We also have, related to this, the division of the world into “sacred” things and “profane” things. How this division makes sense outside the set of boxes in someone’s head I simply don’t know. These are not categories such as “hot” and “cold” which can be measured with instruments, but a priori value judgments. (Unless someone has a “sacredometer” to measure the relative “sacredness” of every idea or phenomena.) Too many things are held sacred in one place and not in another for the distinction to be anything but prejudice.

In the occult, we see this pattern as well. The “traditional wisdom” is often considered valid even when it conflicts with known history and advances in philosophy.

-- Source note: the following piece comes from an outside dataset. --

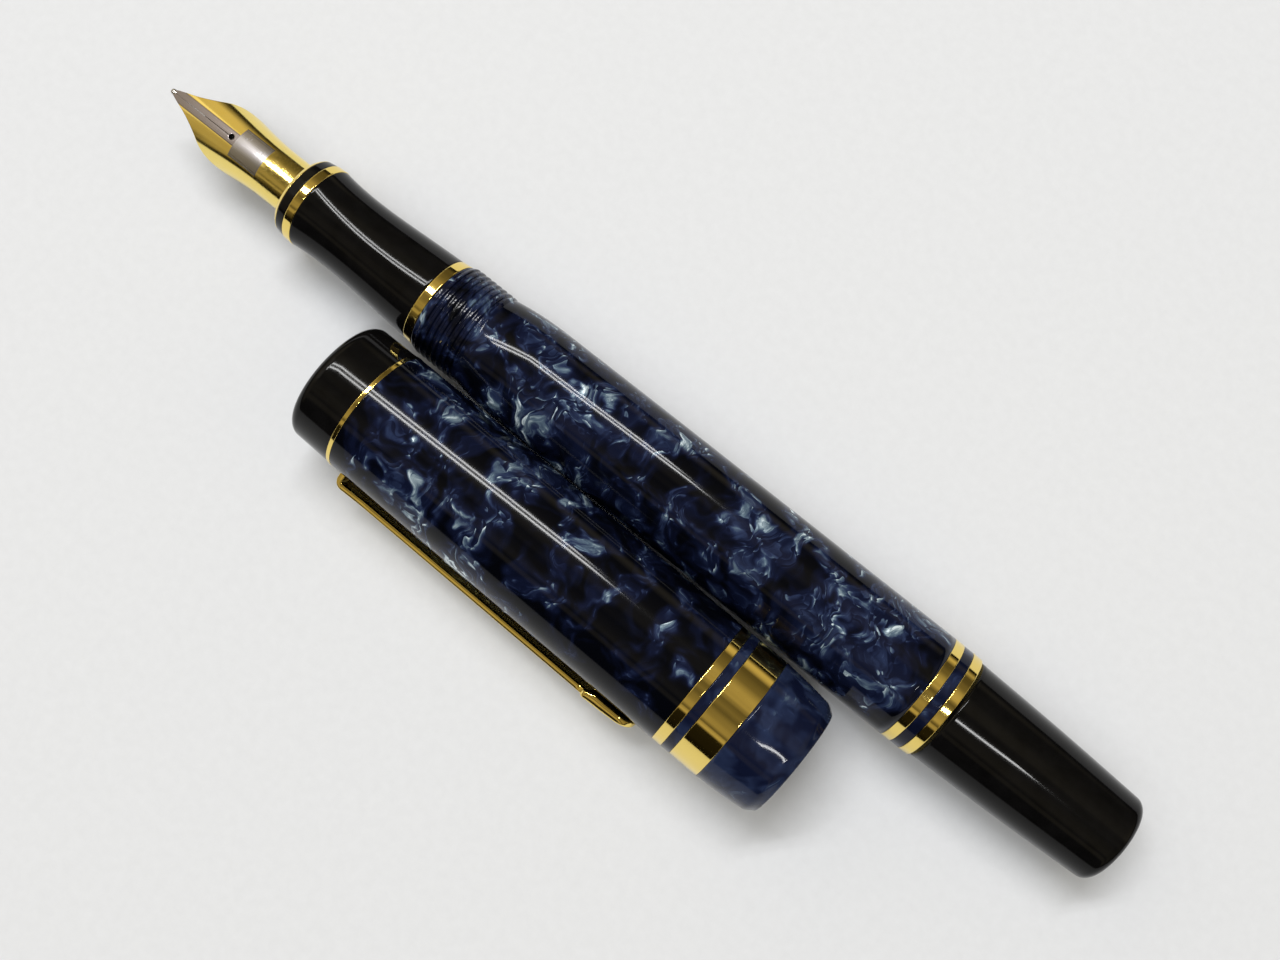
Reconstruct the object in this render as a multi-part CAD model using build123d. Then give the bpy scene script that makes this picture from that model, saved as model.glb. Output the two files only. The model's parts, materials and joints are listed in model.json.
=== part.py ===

What’s important is to “follow the tradition” because it can teach you something about how to do it yourself. Which is all well and good, but one would think that it would do a better job if irrelevancies and nonsense were gotten rid of, rather than sanctified. Or, if it is noted that some other system fills an obvious gap or solves a problem, it makes more sense to incorporate it rather than shun it as “not part of the tradition.”

One often hears people using phrases like “think outside the box,” and some will even agree that the “map is not the territory.” Unfortunately, this rarely means anything, other than that this person has built another box which includes platitudes of this nature. It’s still identity, not relationship with the world.

To honestly “think outside the box” means breaking it. Taking out the contents and periodically reorganizing. This is very difficult, and can lead one to some very odd places. Conversations with others become steadily more surreal unless some common ground is discovered.

Still, the effort is worth it, if one can even once look at the world totally fresh, without previous filtering. That is, before the new filters get installed, and one starts again.